■ TASK TO CARRY OUT
Give the number of lines in the records below that include "lifts", and nothing more.

Rows from an object dataset:
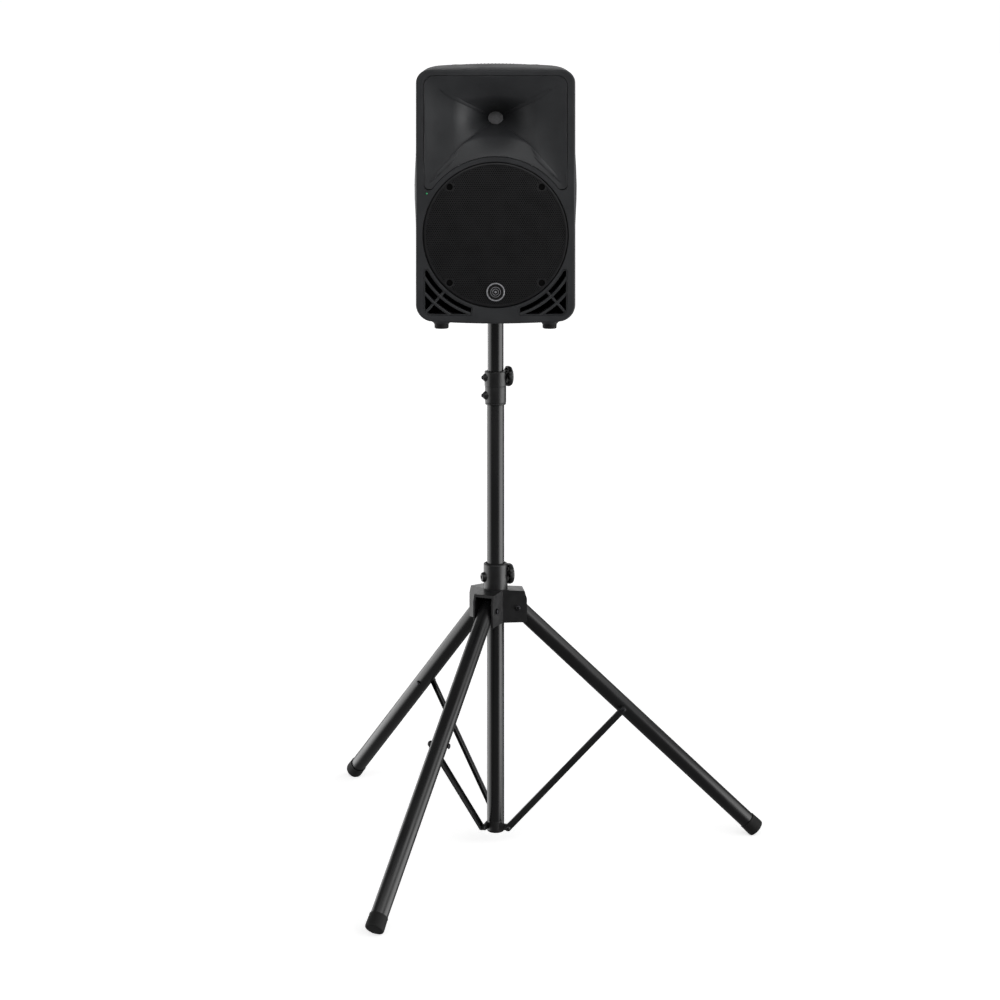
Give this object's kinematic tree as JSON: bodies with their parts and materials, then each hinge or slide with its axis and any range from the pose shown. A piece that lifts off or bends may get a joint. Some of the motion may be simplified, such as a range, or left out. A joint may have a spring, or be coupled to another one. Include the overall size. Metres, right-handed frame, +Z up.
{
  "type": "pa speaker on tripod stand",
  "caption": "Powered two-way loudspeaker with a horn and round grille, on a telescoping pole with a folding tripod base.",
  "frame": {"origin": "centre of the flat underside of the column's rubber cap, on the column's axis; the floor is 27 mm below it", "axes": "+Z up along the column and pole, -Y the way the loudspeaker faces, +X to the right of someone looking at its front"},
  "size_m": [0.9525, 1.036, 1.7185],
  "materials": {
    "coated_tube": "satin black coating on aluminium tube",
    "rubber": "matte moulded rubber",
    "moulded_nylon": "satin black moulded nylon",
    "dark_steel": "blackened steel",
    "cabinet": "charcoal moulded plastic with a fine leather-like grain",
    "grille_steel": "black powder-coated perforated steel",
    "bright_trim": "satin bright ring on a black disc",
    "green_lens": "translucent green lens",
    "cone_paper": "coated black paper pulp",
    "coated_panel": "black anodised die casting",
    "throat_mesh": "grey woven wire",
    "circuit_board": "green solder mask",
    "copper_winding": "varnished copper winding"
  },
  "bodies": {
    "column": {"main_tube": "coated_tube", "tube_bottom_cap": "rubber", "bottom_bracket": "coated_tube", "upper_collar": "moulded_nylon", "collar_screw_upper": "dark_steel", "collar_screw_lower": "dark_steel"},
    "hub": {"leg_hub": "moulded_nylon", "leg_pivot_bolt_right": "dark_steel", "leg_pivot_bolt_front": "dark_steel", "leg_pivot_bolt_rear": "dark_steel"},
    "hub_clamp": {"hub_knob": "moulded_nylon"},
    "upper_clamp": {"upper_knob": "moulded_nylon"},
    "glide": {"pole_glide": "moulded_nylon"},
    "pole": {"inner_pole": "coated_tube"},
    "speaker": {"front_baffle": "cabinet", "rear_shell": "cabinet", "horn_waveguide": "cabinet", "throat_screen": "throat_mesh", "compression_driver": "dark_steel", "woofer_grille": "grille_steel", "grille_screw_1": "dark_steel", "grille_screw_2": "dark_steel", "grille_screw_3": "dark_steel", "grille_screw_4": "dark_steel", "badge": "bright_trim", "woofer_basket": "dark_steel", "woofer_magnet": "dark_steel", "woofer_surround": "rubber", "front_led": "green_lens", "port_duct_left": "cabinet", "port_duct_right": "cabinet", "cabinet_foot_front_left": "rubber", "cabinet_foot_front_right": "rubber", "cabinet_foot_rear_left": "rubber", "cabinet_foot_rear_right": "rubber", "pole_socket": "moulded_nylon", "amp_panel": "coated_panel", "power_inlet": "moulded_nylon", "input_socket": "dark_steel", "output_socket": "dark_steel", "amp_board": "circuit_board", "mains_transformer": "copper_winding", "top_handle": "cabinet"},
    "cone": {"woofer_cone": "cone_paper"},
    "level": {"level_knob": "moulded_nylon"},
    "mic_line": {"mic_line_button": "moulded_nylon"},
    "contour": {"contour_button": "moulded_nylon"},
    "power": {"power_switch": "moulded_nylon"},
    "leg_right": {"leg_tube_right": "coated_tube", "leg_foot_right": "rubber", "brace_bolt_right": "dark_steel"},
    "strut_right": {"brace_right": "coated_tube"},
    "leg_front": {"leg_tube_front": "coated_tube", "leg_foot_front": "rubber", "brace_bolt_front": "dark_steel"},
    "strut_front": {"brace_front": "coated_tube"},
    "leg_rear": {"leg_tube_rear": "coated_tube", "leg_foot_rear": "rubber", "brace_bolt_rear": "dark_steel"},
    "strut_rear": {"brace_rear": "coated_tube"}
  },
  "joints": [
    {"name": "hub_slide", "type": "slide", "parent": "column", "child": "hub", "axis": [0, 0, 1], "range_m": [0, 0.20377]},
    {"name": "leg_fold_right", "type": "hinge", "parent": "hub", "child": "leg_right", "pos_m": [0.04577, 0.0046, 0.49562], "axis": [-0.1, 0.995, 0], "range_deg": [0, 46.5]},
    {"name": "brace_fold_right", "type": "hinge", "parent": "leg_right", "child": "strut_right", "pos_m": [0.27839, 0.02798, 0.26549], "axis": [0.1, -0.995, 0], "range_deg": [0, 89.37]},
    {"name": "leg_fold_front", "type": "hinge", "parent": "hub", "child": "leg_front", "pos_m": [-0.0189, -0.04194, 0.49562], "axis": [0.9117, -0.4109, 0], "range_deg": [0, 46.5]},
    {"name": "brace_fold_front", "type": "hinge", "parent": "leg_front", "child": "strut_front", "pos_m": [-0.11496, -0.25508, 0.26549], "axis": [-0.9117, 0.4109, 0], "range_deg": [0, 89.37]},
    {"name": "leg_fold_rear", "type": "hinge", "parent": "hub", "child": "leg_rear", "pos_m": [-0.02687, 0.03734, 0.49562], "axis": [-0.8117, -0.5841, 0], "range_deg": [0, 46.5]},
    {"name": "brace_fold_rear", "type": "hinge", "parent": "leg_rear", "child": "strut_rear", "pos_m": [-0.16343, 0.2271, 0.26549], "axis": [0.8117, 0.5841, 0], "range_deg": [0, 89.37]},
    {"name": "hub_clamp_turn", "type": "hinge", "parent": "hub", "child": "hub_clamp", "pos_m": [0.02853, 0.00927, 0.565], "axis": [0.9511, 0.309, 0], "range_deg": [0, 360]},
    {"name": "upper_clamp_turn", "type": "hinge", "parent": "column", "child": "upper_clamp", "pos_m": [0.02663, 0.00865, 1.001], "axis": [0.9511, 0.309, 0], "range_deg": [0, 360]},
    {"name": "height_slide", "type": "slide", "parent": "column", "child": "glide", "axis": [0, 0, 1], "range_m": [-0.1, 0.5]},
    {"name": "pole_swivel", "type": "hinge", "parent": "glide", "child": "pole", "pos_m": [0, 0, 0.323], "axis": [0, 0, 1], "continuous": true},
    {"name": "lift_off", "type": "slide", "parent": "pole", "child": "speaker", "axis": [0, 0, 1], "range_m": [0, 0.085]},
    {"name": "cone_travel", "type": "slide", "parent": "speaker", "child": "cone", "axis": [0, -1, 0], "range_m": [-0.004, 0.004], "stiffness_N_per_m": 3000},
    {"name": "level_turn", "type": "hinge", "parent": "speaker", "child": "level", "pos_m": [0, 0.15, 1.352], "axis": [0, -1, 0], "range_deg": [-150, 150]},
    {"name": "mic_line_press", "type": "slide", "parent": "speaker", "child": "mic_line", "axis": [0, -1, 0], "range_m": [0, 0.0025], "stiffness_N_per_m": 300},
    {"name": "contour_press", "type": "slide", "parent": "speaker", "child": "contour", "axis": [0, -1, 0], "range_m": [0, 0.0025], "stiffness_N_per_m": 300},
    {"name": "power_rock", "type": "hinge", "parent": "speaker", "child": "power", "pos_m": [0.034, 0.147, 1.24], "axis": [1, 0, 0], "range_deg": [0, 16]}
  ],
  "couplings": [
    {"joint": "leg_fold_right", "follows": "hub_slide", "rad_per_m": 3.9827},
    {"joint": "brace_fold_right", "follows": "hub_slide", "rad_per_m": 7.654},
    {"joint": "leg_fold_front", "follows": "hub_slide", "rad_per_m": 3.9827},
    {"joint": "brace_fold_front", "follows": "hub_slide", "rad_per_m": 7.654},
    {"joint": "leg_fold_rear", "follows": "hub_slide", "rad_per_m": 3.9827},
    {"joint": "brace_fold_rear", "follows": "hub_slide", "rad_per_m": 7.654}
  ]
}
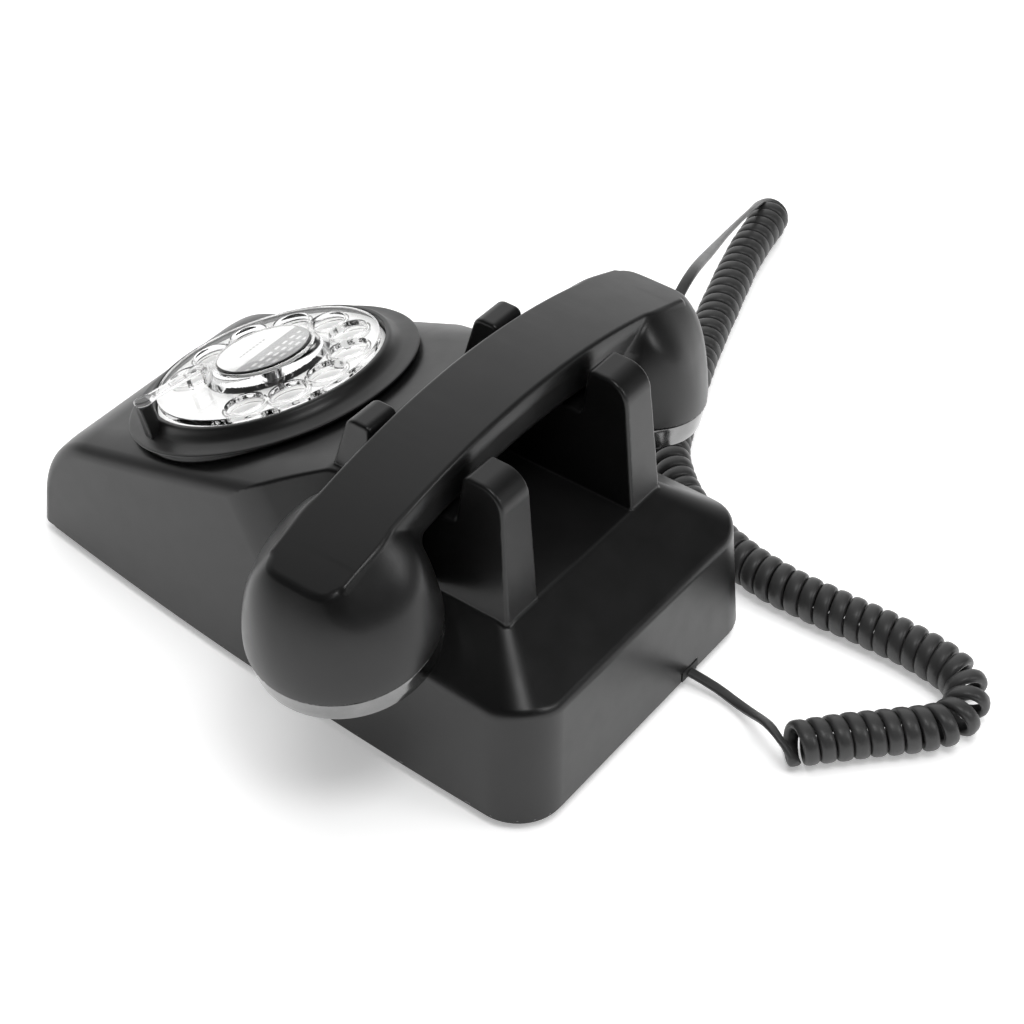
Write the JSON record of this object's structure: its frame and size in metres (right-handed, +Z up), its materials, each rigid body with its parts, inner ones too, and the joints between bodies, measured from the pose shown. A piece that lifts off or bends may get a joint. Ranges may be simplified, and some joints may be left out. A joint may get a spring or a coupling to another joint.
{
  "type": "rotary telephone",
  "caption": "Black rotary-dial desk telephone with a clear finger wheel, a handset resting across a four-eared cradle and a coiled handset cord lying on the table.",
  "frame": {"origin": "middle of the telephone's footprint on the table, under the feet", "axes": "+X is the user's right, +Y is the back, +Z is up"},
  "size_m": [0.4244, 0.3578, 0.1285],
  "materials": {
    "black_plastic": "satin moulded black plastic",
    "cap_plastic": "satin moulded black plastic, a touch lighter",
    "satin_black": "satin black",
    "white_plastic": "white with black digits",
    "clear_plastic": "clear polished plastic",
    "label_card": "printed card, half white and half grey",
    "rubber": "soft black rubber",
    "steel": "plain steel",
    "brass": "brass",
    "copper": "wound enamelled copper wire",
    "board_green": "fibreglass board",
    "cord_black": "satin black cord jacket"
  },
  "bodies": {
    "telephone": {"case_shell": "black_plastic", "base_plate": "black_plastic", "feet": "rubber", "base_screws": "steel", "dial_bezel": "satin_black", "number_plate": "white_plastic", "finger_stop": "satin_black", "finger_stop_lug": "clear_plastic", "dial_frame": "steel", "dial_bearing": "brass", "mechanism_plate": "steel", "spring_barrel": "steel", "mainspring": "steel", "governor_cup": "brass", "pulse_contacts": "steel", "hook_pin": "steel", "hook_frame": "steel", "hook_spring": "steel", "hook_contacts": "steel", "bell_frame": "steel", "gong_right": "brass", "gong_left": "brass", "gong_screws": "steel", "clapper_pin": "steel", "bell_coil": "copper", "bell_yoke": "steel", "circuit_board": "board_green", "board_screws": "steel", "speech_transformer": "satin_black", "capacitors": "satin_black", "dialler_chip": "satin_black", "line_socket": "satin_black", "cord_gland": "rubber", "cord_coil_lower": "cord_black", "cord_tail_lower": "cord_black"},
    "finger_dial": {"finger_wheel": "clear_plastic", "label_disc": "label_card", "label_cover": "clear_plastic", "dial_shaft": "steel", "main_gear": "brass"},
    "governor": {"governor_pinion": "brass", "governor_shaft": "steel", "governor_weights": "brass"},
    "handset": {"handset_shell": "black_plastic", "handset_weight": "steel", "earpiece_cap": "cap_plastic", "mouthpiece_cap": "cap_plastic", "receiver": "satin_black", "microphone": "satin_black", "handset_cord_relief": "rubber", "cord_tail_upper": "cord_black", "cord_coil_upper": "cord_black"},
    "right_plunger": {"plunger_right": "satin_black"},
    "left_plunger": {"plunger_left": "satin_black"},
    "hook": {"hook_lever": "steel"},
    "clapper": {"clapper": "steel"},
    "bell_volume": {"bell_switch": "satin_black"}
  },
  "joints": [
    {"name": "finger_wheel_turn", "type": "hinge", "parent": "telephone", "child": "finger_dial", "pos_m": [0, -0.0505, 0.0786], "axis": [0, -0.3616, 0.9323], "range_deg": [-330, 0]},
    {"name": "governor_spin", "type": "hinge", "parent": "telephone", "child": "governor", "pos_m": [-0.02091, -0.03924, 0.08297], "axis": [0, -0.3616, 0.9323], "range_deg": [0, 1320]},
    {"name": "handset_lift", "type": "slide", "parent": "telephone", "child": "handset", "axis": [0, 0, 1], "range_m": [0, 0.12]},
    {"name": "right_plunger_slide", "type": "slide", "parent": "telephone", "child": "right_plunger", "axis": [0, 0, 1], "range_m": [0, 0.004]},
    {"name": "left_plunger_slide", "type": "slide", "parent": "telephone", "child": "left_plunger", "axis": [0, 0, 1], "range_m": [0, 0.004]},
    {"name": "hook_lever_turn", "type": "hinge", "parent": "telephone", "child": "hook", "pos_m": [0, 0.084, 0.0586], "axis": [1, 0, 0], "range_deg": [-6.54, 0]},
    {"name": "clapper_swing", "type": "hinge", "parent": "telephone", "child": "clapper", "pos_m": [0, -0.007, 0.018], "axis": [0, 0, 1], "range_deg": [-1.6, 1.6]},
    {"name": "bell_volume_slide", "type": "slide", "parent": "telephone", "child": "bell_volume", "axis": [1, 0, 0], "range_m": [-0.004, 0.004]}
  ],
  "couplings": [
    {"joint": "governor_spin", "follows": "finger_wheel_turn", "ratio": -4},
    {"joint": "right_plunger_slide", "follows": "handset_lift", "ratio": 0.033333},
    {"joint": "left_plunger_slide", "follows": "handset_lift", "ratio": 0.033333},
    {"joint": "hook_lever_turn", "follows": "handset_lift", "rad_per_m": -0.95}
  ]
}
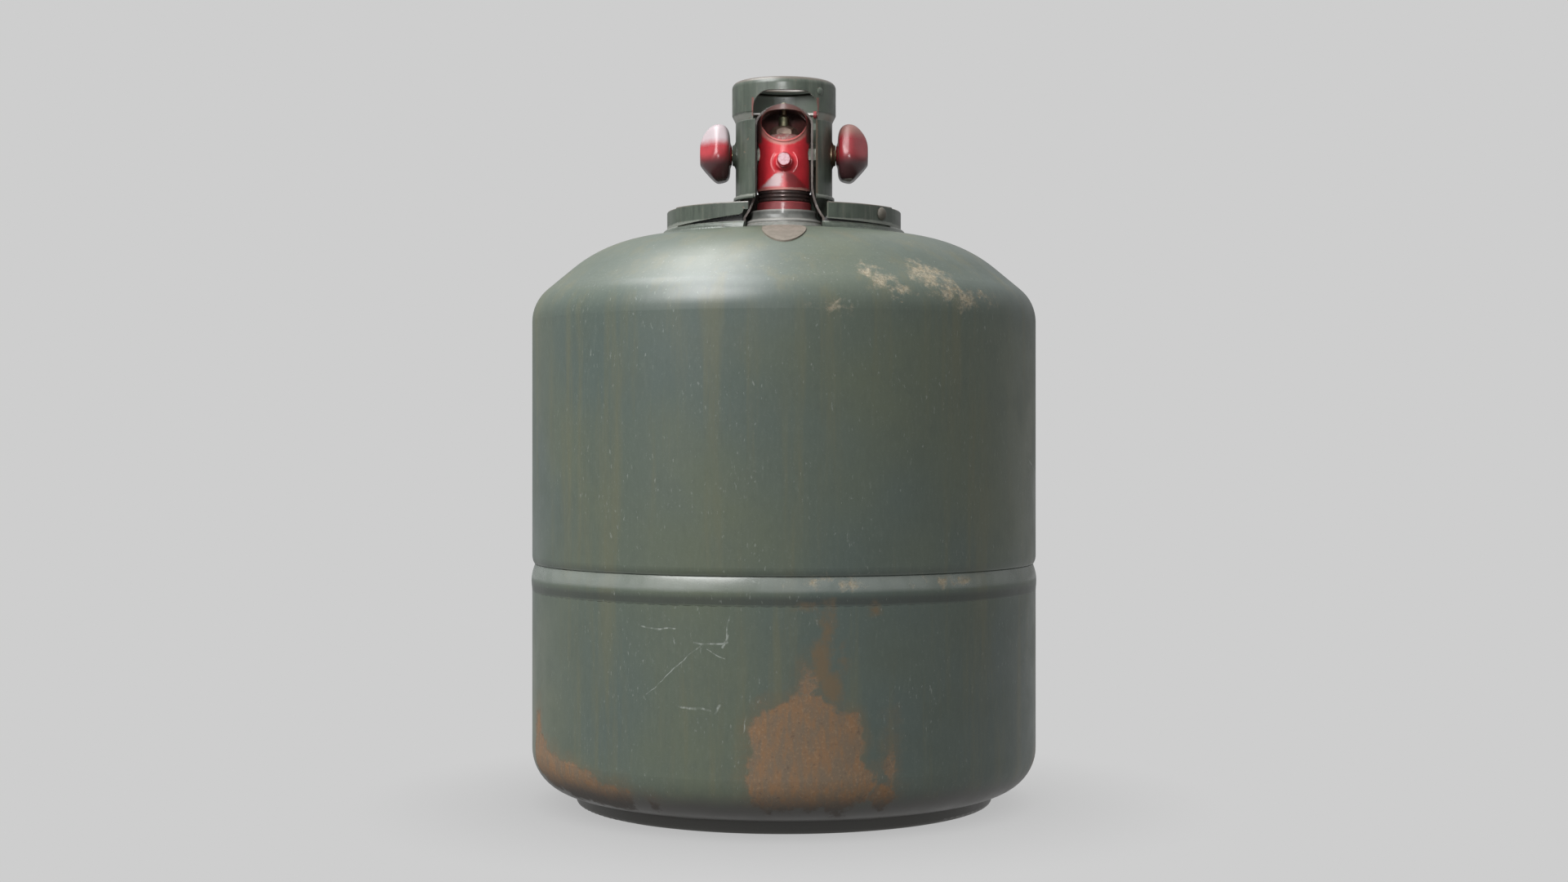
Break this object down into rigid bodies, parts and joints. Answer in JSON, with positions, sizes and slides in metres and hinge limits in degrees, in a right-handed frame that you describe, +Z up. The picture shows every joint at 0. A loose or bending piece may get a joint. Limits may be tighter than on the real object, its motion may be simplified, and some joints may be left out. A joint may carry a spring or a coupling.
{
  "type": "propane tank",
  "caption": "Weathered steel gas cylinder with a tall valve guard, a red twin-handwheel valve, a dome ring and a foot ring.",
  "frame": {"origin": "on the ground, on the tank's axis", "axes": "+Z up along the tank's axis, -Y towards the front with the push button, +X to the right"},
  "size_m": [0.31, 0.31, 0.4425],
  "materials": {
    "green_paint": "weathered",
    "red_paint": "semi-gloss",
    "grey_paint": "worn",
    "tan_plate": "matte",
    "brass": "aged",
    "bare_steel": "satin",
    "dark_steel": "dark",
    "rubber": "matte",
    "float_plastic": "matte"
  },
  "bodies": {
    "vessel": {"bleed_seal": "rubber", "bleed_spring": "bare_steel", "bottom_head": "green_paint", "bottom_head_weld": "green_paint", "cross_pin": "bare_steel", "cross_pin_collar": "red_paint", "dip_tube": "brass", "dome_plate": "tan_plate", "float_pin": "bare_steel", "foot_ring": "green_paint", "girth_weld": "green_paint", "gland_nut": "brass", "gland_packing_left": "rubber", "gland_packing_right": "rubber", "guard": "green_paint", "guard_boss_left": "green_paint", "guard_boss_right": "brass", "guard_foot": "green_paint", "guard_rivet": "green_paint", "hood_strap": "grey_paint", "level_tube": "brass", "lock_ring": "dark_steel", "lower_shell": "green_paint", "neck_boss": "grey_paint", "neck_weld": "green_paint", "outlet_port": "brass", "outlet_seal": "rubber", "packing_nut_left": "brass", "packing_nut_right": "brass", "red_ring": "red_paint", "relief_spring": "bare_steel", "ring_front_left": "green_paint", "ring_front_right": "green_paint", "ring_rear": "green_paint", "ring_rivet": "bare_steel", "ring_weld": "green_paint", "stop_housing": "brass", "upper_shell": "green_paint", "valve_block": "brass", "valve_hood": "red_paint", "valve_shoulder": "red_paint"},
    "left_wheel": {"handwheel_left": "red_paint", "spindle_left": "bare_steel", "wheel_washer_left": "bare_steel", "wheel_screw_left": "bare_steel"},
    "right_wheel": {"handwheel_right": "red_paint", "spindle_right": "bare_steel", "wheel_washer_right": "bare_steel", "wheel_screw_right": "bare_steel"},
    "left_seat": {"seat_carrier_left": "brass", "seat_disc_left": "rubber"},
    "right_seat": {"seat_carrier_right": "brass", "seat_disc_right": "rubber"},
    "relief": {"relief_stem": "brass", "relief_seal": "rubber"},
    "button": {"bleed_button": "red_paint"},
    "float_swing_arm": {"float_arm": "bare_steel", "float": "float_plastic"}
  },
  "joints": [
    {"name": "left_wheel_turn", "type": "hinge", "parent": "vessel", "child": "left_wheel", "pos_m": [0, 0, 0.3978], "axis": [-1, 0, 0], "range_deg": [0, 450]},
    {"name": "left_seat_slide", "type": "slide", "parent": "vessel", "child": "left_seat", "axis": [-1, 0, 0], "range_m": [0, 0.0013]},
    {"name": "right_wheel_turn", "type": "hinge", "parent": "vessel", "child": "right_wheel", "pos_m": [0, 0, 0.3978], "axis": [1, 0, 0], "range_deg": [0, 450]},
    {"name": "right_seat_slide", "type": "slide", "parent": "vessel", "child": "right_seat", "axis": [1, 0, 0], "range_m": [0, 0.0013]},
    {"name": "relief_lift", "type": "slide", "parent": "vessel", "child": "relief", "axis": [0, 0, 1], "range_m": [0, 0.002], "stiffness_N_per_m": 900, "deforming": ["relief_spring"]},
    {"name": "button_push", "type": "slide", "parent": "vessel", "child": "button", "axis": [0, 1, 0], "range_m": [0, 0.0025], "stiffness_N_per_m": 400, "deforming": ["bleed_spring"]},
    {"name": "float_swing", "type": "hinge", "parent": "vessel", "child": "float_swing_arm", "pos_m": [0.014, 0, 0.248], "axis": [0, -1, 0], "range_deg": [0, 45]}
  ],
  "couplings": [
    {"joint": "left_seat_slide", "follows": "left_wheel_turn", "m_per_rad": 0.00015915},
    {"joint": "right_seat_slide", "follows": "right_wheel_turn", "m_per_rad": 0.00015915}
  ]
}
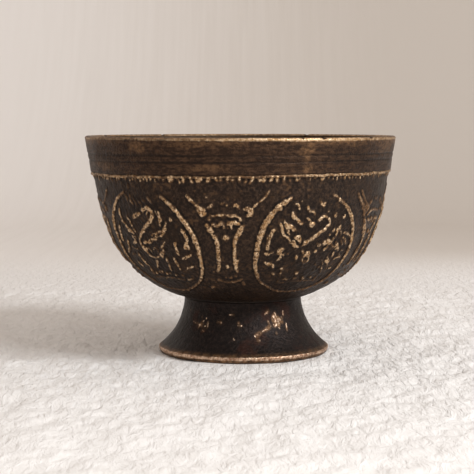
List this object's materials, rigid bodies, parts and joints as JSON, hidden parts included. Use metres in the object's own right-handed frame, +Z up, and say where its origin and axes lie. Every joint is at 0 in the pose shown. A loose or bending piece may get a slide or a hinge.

■ FINAL RESULT
2